** start GIVEN RECORDS **

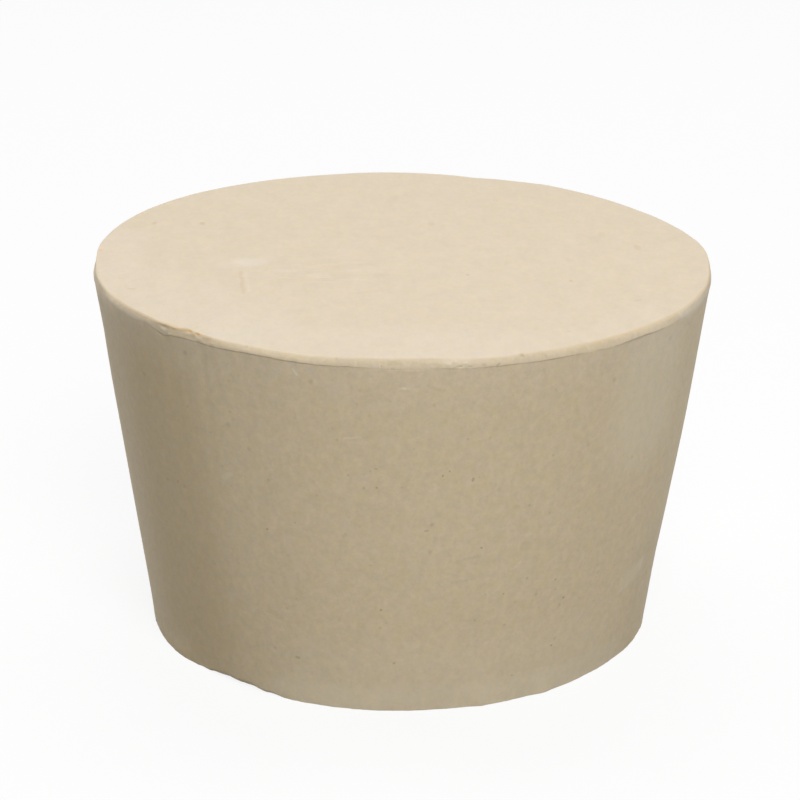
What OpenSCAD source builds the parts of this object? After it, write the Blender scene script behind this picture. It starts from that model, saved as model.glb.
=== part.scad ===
// Solid rubber stopper, moulded in one piece: a tapered plug whose wide end carries a short
// straight land. Millimetres, +Z up. It stands on its narrow face, and the origin is the
// centre of that face.

/* [Plug] */
// Diameter of the wide end, across the land
wide_d = 56; // [52:0.5:70]
// Diameter of the narrow end, where the taper meets the narrow face
narrow_d = 46.7; // [38:0.1:50]
// Height from the narrow face to the wide face
height = 34.5; // [20:0.1:50]

/* [Land at the wide end] */
// Height of the straight land above the parting line
land_h = 1.15; // [0.7:0.05:3]
// Width of the step under the land, where it stands out past the taper
land_step = 0.1; // [0.05:0.05:0.5]
// Radius of the land's upper edge
land_edge_r = 0.55; // [0.1:0.05:0.6]

/* [Narrow end] */
// Radius of the edge round the narrow face
foot_edge_r = 0.2; // [0.1:0.1:3]
// How far the knife cut that trimmed the narrow edge goes in past the sharp corner
trim_depth = 0.35; // [0.2:0.05:1]
// Place of the cut round the plug, in degrees from the front, growing towards +X
trim_at = -38; // [-180:1:180]
// Lean of the cut, in degrees from upright
trim_lean = 50; // [30:1:60]

/* [Hidden] */
$fn = 180;
rubber_colour = [0.86, 0.80, 0.70];

wide_r = wide_d / 2;
narrow_r = narrow_d / 2;
parting_z = height - land_h;                    // the step under the land lies at this height
mouth_r = wide_r - land_step;                   // radius of the taper where it reaches the parting line
taper = atan((mouth_r - narrow_r) / parting_z); // lean of the side, in degrees from upright
foot_x = narrow_r - foot_edge_r * (1 - sin(taper)) / cos(taper); // centre of the foot's arc
land_x = wide_r - land_edge_r;                  // centre of the land's arc
hair = 0.001;                                   // the side ends this far inside the foot's arc, to cross it cleanly
knife = [40, 8, 12];                            // block that the cut takes away, far larger than the cut

// Half section, X outwards and Y up. Each edge arc is tangent to the lines on both its sides.
module half_section() {
    polygon([
        [0, 0],
        [foot_x, 0],
        [foot_x + (foot_edge_r - hair) * cos(taper), foot_edge_r - (foot_edge_r - hair) * sin(taper)],
        [mouth_r, parting_z],
        [wide_r, parting_z],
        [wide_r, height - land_edge_r],
        [land_x, height],
        [0, height]
    ]);
    translate([foot_x, foot_edge_r]) circle(r = foot_edge_r);
    translate([land_x, height - land_edge_r]) circle(r = land_edge_r);
}

// Block whose inner face is the plane of the cut, leaning in under the narrow edge
module knife_cut() {
    rotate([0, 0, trim_at])
        translate([0, -narrow_r, 0])
            rotate([trim_lean, 0, 0])
                translate([-knife.x / 2, trim_depth - knife.y, -knife.z / 2])
                    cube(knife);
}

// The plug, revolved about its axis and trimmed with one cut at the narrow edge
module stopper() {
    color(rubber_colour)
        difference() {
            rotate_extrude() half_section();
            knife_cut();
        }
}

stopper();
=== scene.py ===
import math

import bpy
import numpy as np
from mathutils import Matrix, Vector


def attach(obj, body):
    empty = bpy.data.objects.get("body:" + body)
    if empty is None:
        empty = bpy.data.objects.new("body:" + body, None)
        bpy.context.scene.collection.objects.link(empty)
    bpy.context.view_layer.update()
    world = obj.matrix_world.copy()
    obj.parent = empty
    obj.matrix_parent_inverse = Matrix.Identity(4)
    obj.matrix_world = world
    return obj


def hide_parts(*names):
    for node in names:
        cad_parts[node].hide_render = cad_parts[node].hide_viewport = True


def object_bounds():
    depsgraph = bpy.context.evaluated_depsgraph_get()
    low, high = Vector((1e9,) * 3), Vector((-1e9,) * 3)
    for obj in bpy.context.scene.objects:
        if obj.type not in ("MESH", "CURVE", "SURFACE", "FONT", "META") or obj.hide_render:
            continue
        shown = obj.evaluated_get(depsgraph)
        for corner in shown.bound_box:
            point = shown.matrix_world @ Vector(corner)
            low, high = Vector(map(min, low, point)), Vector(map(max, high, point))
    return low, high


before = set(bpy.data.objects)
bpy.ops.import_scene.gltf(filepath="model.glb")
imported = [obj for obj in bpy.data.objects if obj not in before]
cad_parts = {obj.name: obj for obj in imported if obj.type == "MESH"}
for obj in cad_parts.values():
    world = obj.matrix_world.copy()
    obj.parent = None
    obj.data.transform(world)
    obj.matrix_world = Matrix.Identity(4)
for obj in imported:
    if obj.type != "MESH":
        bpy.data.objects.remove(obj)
cadLow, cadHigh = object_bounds()
mm = 0.001


# The plug's skin. Lengths are in millimetres and azimuths in degrees, 0 at the front (-Y) and
# growing towards +X.

plug = {
    "wideRadius": -cadLow.x / mm,
    "height": cadHigh.z / mm,
    "narrowRadius": 23.37,          # where the taper meets the narrow face
    "footRadius": 0.06,             # round the narrow face
    "sag": 4,                       # the wide face falls to its rim as this power of the radius
    "sideSlow": 0.02,               # slow unevenness of the side
    "sideWaves": (5, 26, 40),       # its shortest and longest wave, and how many
    "sideAboveFoot": (0.5, 4),      # it sets in between these distances from the foot
    "sideBelowRim": (0.3, 3),       # and from the rim
    "wideSlow": 0.012,              # the same for the wide face
    "wideWaves": (6, 30, 40),
    "wideWithin": (0.6, 3),
    "swellBelowRim": (0.8, 4.8),    # the side's swells set in here
    "narrowMiddle": 0.4,            # radius of the innermost ring of the narrow face
    "wideMiddle": 0.3,              # and of the wide face
    "columns": 1152,
    "crowding": 0.35,               # columns stand this share closer at the front, wider at the back
    "seed": 11,
}

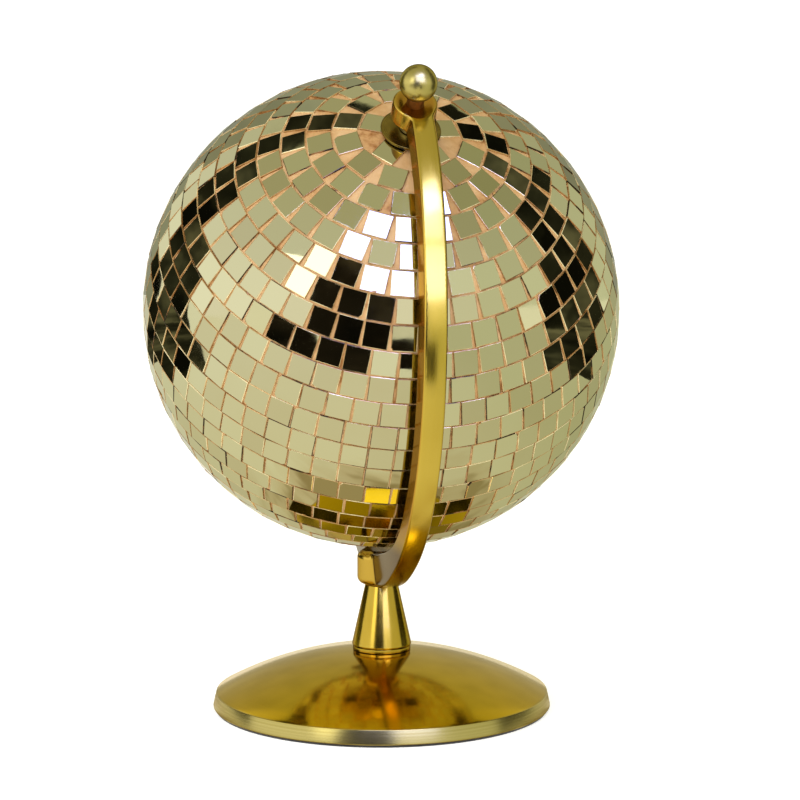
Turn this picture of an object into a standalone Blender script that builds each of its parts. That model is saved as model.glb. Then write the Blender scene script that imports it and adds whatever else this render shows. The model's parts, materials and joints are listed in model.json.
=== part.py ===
"""Desk mirror ball: a gold disco ball that spins on a tilted axle, held in a C-shaped arm on a domed base.

Metres, +Z up. The origin is the centre of the base's underside. The arm lies in the YZ plane and bulges
towards -Y, and the upper end of the axle leans towards -Y.
"""

import math

import bmesh
import bpy
from mathutils import Matrix, Vector

MM = 0.001
GAP = 0.3 * MM

# Ball and its tiles. Distances along the axle are measured from the ball's centre.
BALL_CENTRE_Z = 170.3 * MM
AXLE_TILT = math.radians(40.0)
TILE_FACE_RADIUS = 99.75 * MM
TILE_SIDE = 9.8 * MM
TILE_THICKNESS = 1.5 * MM
SHELL_RADIUS = 97.8 * MM
SHELL_WALL = 2.5 * MM
SHELL_SEGMENTS = 32
SHELL_RINGS = 7
POLE_HOLE_RADIUS = 6.3 * MM

# Courses of tiles, from each pole to the equator. They lie a little closer together at the equator.
COURSES_PER_HALF = 14
FIRST_COURSE_ANGLE = math.radians(5.3)
FIRST_COURSE_PITCH = math.radians(6.25)
TILE_SPACING = 10.3 * MM
FEWEST_COURSE_SIDES = 24

# Axle and what is threaded on it.
AXLE_RADIUS = 2.5 * MM
AXLE_BORE = AXLE_RADIUS + GAP
AXLE_END = 121.5 * MM
BUSH_BARREL_RADIUS = 5.9 * MM
BUSH_FLANGE_RADIUS = 8.8 * MM
BUSH_INNER_END = 88.0 * MM
BUSH_FLANGE_UNDERSIDE = 98.1 * MM
BUSH_OUTER_END = 99.6 * MM
POLE_WASHER_RADIUS = 12.0 * MM
POLE_WASHER_UNDERSIDE = 99.9 * MM
POLE_WASHER_TOP = 101.0 * MM
SPACER_RADIUS = 4.6 * MM
AXLE_EDGE = 0.4 * MM
FINIAL_RADIUS = 7.4 * MM
FINIAL_CENTRE = 124.2 * MM
FINIAL_NECK_RADIUS = 3.4 * MM
FINIAL_STEPS = 10
CAP_NUT_FLATS = 9.0 * MM
CAP_NUT_HEX_HEIGHT = 5.0 * MM
CAP_NUT_DOME_RADIUS = 4.2 * MM
CAP_NUT_DOME_STEPS = 5
CAP_NUT_DOME_SINK = 1.0 * MM

# Arm. Its angle is measured from straight up, over the front, to straight down and on to the back.
ARM_OUTER_RADIUS = 114.6 * MM
ARM_INNER_RADIUS = 107.1 * MM
ARM_WIDTH = 8.7 * MM
ARM_EDGE = 1.0 * MM
ARM_STEPS = 44
ARM_SPREAD = 1.4 * MM
ARM_FLARE = 1.1 * MM
ARM_FLARE_LENGTH = 17.0 * MM
ARM_LEAN = 1.8 * MM
ARM_LEAN_END = math.radians(100.0)
ARM_THICK_INNER_RADIUS = 102.6 * MM
ARM_THICK_START = math.radians(140.0)
ARM_THICK_FULL = math.radians(166.0)
ARM_THIN_START = math.radians(190.0)
ARM_THIN_FULL = math.radians(208.0)
ARM_DEEP_OUTER_RADIUS = 116.2 * MM
ARM_DEEP_START = math.radians(150.0)
ARM_DEEP_FULL = math.radians(175.0)
ARM_SHALLOW_START = math.radians(185.0)
ARM_SHALLOW_FULL = math.radians(208.0)
EYE_RADIUS = 8.8 * MM
EYE_INNER_END = 106.4 * MM
EYE_OUTER_END = 115.0 * MM
EYE_EDGE = 1.0 * MM
STEM_BOSS_RADIUS = 10.4 * MM
STEM_BOSS_TOP = 102.4 * MM
STEM_BOSS_UNDERSIDE = 116.9 * MM
STEM_BOSS_EDGE = 2.8 * MM
BORE_OVERRUN = 5.0 * MM
BORE_EDGE = 0.1 * MM

# Base and stem. Heights are measured from the surface that the base stands on.
PAD_RADIUS = 71.4 * MM
PAD_THICKNESS = 0.8 * MM
RIM_RADIUS = 72.2 * MM
RIM_UNDERSIDE = PAD_THICKNESS + GAP
RIM_TOP_RADIUS = 70.8 * MM
RIM_TOP = 7.1 * MM
RIM_ROUND = 0.7 * MM
DOME_TOP = 25.4 * MM
DOME_WALL = 1.4 * MM
DOME_STEPS = 8
DOME_SEGMENTS = 40
STEM_BOTTOM_RADIUS = 12.7 * MM
STEM_TOP_RADIUS = 7.0 * MM
STEM_FOOT_EDGE = 0.7 * MM
SEAT_RING_RADIUS = 12.0 * MM
SEAT_RING_HEIGHT = 0.8 * MM
TIE_ROD_RADIUS = 3.0 * MM
TIE_ROD_BORE = TIE_ROD_RADIUS + GAP
TIE_ROD_BOTTOM = 4.0 * MM
TIE_ROD_TOP = 63.5 * MM
WEIGHT_RADIUS = 56.0 * MM
WEIGHT_UNDERSIDE = 3.0 * MM
WEIGHT_EDGE_TOP = 11.6 * MM
WEIGHT_HUB_RADIUS = 10.0 * MM
WEIGHT_HUB_TOP = DOME_TOP - DOME_WALL - 0.8 * MM
WEIGHT_RECESS_RADIUS = 22.0 * MM
WEIGHT_RECESS_TOP = 11.0 * MM
WASHER_RADIUS = 9.0 * MM
WASHER_THICKNESS = 1.2 * MM
TIE_NUT_FLATS = 10.0 * MM
TIE_NUT_HEIGHT = 4.6 * MM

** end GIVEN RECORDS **

Retype the records above, but only those lines that fall between the line containing "under the narrow edge" and the line containing "for node in", with both of those lines included, exactly as written.

// Block whose inner face is the plane of the cut, leaning in under the narrow edge
module knife_cut() {
    rotate([0, 0, trim_at])
        translate([0, -narrow_r, 0])
            rotate([trim_lean, 0, 0])
                translate([-knife.x / 2, trim_depth - knife.y, -knife.z / 2])
                    cube(knife);
}

// The plug, revolved about its axis and trimmed with one cut at the narrow edge
module stopper() {
    color(rubber_colour)
        difference() {
            rotate_extrude() half_section();
            knife_cut();
        }
}

stopper();
=== scene.py ===
import math

import bpy
import numpy as np
from mathutils import Matrix, Vector


def attach(obj, body):
    empty = bpy.data.objects.get("body:" + body)
    if empty is None:
        empty = bpy.data.objects.new("body:" + body, None)
        bpy.context.scene.collection.objects.link(empty)
    bpy.context.view_layer.update()
    world = obj.matrix_world.copy()
    obj.parent = empty
    obj.matrix_parent_inverse = Matrix.Identity(4)
    obj.matrix_world = world
    return obj


def hide_parts(*names):
    for node in names:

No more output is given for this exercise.